Given request: Give the listing again in full, exactly as written.
--- begin Extracted entries ---
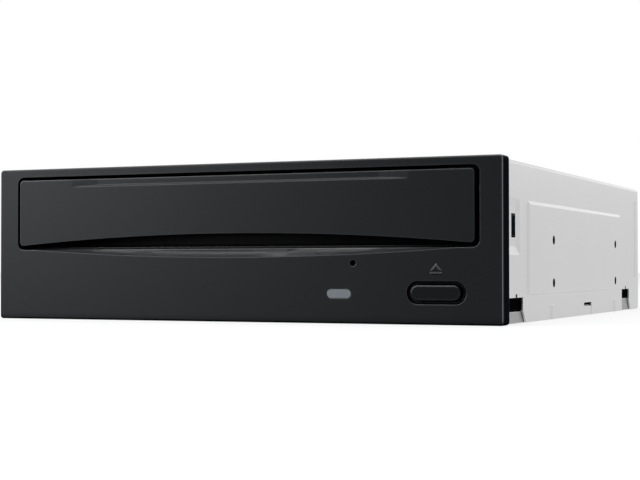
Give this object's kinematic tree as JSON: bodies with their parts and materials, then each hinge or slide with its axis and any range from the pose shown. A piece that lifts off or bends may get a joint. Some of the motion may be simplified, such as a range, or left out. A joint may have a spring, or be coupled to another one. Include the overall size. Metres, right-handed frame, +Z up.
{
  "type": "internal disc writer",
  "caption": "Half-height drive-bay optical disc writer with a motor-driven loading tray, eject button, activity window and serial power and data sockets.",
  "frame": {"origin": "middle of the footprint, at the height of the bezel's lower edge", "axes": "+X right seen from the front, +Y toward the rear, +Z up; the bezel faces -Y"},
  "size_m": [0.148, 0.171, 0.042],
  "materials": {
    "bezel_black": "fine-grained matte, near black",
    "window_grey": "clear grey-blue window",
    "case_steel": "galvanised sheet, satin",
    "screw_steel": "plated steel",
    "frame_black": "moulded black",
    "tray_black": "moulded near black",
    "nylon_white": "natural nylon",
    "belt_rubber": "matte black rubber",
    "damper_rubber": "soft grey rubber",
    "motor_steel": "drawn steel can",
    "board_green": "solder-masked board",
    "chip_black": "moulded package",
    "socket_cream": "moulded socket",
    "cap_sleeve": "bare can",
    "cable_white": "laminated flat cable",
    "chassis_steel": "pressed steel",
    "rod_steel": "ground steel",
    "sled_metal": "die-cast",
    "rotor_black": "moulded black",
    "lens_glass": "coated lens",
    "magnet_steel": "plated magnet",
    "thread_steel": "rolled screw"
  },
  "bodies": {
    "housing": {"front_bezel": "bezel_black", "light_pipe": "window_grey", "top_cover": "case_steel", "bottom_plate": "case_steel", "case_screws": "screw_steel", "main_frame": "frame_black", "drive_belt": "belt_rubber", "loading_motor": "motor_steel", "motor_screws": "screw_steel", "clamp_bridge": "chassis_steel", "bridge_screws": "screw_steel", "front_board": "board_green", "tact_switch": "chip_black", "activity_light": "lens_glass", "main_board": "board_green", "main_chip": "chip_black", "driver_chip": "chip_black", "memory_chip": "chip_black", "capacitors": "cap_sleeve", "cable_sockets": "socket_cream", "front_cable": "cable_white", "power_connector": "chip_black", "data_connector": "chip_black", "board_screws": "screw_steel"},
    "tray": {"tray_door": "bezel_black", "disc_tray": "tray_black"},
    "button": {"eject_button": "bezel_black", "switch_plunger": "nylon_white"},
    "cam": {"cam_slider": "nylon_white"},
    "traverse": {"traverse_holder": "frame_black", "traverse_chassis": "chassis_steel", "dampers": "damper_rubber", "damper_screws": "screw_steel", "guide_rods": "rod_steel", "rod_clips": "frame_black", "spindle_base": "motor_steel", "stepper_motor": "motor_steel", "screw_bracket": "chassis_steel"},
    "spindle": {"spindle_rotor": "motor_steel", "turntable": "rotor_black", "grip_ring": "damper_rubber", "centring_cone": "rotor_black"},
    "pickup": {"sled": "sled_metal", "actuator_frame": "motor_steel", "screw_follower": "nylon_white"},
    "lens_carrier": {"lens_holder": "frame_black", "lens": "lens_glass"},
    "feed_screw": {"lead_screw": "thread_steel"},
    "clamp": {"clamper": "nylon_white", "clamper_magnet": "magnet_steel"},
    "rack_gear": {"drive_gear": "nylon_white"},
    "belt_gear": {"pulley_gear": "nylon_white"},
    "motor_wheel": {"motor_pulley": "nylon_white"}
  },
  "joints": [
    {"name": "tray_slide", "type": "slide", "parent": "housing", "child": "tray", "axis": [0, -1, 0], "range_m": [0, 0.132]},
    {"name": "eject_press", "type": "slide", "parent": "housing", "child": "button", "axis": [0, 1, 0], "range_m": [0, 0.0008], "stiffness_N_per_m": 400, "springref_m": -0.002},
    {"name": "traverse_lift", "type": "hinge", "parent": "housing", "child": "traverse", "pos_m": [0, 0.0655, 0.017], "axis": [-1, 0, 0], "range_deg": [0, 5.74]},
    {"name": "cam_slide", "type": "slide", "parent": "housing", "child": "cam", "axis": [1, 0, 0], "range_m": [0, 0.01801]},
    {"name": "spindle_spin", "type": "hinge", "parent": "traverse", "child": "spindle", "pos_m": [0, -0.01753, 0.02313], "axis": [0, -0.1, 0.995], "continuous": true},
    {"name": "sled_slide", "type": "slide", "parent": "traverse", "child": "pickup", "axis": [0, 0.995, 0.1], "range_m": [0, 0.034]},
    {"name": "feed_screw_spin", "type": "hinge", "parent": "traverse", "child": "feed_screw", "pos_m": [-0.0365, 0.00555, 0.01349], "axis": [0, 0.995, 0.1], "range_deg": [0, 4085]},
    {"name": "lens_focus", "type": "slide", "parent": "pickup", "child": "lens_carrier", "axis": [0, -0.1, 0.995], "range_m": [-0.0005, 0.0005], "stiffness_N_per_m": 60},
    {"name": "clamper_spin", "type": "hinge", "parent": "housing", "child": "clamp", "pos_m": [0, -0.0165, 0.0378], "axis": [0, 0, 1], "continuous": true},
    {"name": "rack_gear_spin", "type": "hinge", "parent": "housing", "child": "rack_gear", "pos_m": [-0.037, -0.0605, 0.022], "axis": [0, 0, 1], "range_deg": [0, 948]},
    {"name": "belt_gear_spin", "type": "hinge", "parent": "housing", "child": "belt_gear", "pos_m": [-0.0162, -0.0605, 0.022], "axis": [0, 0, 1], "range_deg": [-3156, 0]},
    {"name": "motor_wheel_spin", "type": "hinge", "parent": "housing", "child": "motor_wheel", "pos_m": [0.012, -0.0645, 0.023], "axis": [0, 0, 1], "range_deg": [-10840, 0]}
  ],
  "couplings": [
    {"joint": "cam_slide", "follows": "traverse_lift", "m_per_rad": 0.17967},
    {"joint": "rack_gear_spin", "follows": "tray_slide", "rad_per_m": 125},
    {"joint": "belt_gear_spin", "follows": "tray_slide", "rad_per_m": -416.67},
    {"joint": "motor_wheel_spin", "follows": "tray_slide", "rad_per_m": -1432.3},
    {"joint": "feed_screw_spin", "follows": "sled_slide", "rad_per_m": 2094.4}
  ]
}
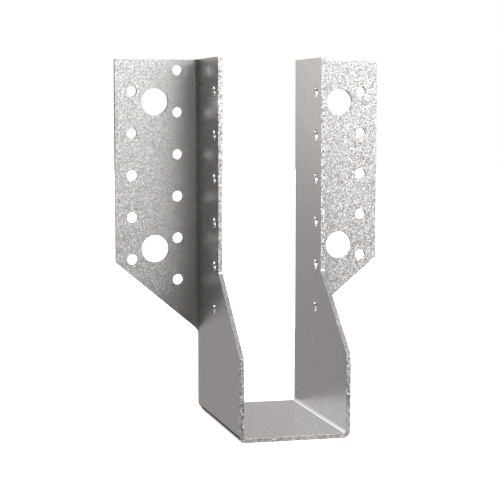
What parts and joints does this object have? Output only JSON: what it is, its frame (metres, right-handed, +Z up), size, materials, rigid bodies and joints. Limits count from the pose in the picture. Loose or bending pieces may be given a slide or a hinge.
--- end Extracted entries ---
Result of this task:
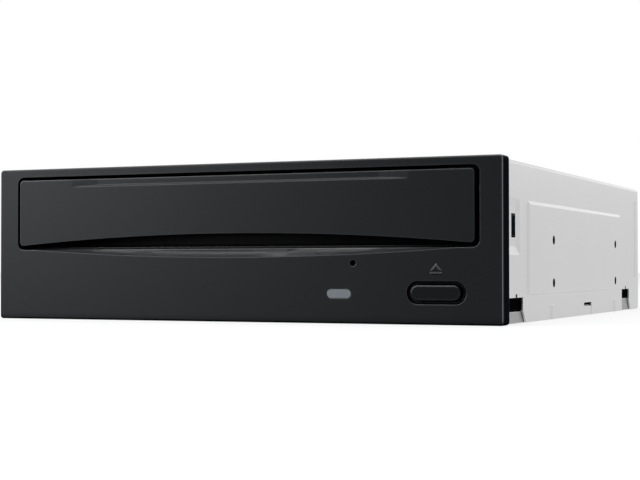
Give this object's kinematic tree as JSON: bodies with their parts and materials, then each hinge or slide with its axis and any range from the pose shown. A piece that lifts off or bends may get a joint. Some of the motion may be simplified, such as a range, or left out. A joint may have a spring, or be coupled to another one. Include the overall size. Metres, right-handed frame, +Z up.
{
  "type": "internal disc writer",
  "caption": "Half-height drive-bay optical disc writer with a motor-driven loading tray, eject button, activity window and serial power and data sockets.",
  "frame": {"origin": "middle of the footprint, at the height of the bezel's lower edge", "axes": "+X right seen from the front, +Y toward the rear, +Z up; the bezel faces -Y"},
  "size_m": [0.148, 0.171, 0.042],
  "materials": {
    "bezel_black": "fine-grained matte, near black",
    "window_grey": "clear grey-blue window",
    "case_steel": "galvanised sheet, satin",
    "screw_steel": "plated steel",
    "frame_black": "moulded black",
    "tray_black": "moulded near black",
    "nylon_white": "natural nylon",
    "belt_rubber": "matte black rubber",
    "damper_rubber": "soft grey rubber",
    "motor_steel": "drawn steel can",
    "board_green": "solder-masked board",
    "chip_black": "moulded package",
    "socket_cream": "moulded socket",
    "cap_sleeve": "bare can",
    "cable_white": "laminated flat cable",
    "chassis_steel": "pressed steel",
    "rod_steel": "ground steel",
    "sled_metal": "die-cast",
    "rotor_black": "moulded black",
    "lens_glass": "coated lens",
    "magnet_steel": "plated magnet",
    "thread_steel": "rolled screw"
  },
  "bodies": {
    "housing": {"front_bezel": "bezel_black", "light_pipe": "window_grey", "top_cover": "case_steel", "bottom_plate": "case_steel", "case_screws": "screw_steel", "main_frame": "frame_black", "drive_belt": "belt_rubber", "loading_motor": "motor_steel", "motor_screws": "screw_steel", "clamp_bridge": "chassis_steel", "bridge_screws": "screw_steel", "front_board": "board_green", "tact_switch": "chip_black", "activity_light": "lens_glass", "main_board": "board_green", "main_chip": "chip_black", "driver_chip": "chip_black", "memory_chip": "chip_black", "capacitors": "cap_sleeve", "cable_sockets": "socket_cream", "front_cable": "cable_white", "power_connector": "chip_black", "data_connector": "chip_black", "board_screws": "screw_steel"},
    "tray": {"tray_door": "bezel_black", "disc_tray": "tray_black"},
    "button": {"eject_button": "bezel_black", "switch_plunger": "nylon_white"},
    "cam": {"cam_slider": "nylon_white"},
    "traverse": {"traverse_holder": "frame_black", "traverse_chassis": "chassis_steel", "dampers": "damper_rubber", "damper_screws": "screw_steel", "guide_rods": "rod_steel", "rod_clips": "frame_black", "spindle_base": "motor_steel", "stepper_motor": "motor_steel", "screw_bracket": "chassis_steel"},
    "spindle": {"spindle_rotor": "motor_steel", "turntable": "rotor_black", "grip_ring": "damper_rubber", "centring_cone": "rotor_black"},
    "pickup": {"sled": "sled_metal", "actuator_frame": "motor_steel", "screw_follower": "nylon_white"},
    "lens_carrier": {"lens_holder": "frame_black", "lens": "lens_glass"},
    "feed_screw": {"lead_screw": "thread_steel"},
    "clamp": {"clamper": "nylon_white", "clamper_magnet": "magnet_steel"},
    "rack_gear": {"drive_gear": "nylon_white"},
    "belt_gear": {"pulley_gear": "nylon_white"},
    "motor_wheel": {"motor_pulley": "nylon_white"}
  },
  "joints": [
    {"name": "tray_slide", "type": "slide", "parent": "housing", "child": "tray", "axis": [0, -1, 0], "range_m": [0, 0.132]},
    {"name": "eject_press", "type": "slide", "parent": "housing", "child": "button", "axis": [0, 1, 0], "range_m": [0, 0.0008], "stiffness_N_per_m": 400, "springref_m": -0.002},
    {"name": "traverse_lift", "type": "hinge", "parent": "housing", "child": "traverse", "pos_m": [0, 0.0655, 0.017], "axis": [-1, 0, 0], "range_deg": [0, 5.74]},
    {"name": "cam_slide", "type": "slide", "parent": "housing", "child": "cam", "axis": [1, 0, 0], "range_m": [0, 0.01801]},
    {"name": "spindle_spin", "type": "hinge", "parent": "traverse", "child": "spindle", "pos_m": [0, -0.01753, 0.02313], "axis": [0, -0.1, 0.995], "continuous": true},
    {"name": "sled_slide", "type": "slide", "parent": "traverse", "child": "pickup", "axis": [0, 0.995, 0.1], "range_m": [0, 0.034]},
    {"name": "feed_screw_spin", "type": "hinge", "parent": "traverse", "child": "feed_screw", "pos_m": [-0.0365, 0.00555, 0.01349], "axis": [0, 0.995, 0.1], "range_deg": [0, 4085]},
    {"name": "lens_focus", "type": "slide", "parent": "pickup", "child": "lens_carrier", "axis": [0, -0.1, 0.995], "range_m": [-0.0005, 0.0005], "stiffness_N_per_m": 60},
    {"name": "clamper_spin", "type": "hinge", "parent": "housing", "child": "clamp", "pos_m": [0, -0.0165, 0.0378], "axis": [0, 0, 1], "continuous": true},
    {"name": "rack_gear_spin", "type": "hinge", "parent": "housing", "child": "rack_gear", "pos_m": [-0.037, -0.0605, 0.022], "axis": [0, 0, 1], "range_deg": [0, 948]},
    {"name": "belt_gear_spin", "type": "hinge", "parent": "housing", "child": "belt_gear", "pos_m": [-0.0162, -0.0605, 0.022], "axis": [0, 0, 1], "range_deg": [-3156, 0]},
    {"name": "motor_wheel_spin", "type": "hinge", "parent": "housing", "child": "motor_wheel", "pos_m": [0.012, -0.0645, 0.023], "axis": [0, 0, 1], "range_deg": [-10840, 0]}
  ],
  "couplings": [
    {"joint": "cam_slide", "follows": "traverse_lift", "m_per_rad": 0.17967},
    {"joint": "rack_gear_spin", "follows": "tray_slide", "rad_per_m": 125},
    {"joint": "belt_gear_spin", "follows": "tray_slide", "rad_per_m": -416.67},
    {"joint": "motor_wheel_spin", "follows": "tray_slide", "rad_per_m": -1432.3},
    {"joint": "feed_screw_spin", "follows": "sled_slide", "rad_per_m": 2094.4}
  ]
}
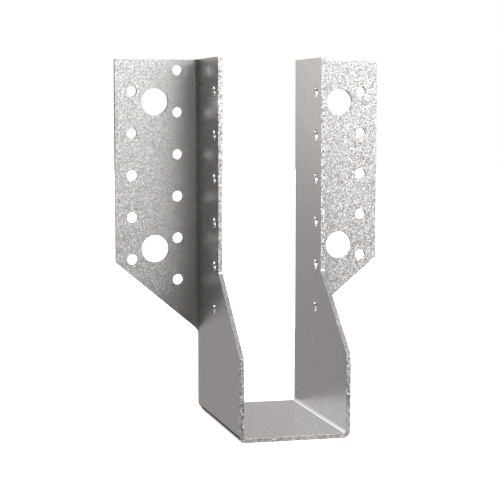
What parts and joints does this object have? Output only JSON: what it is, its frame (metres, right-handed, +Z up), size, materials, rigid bodies and joints. Limits count from the pose in the picture. Loose or bending pieces may be given a slide or a hinge.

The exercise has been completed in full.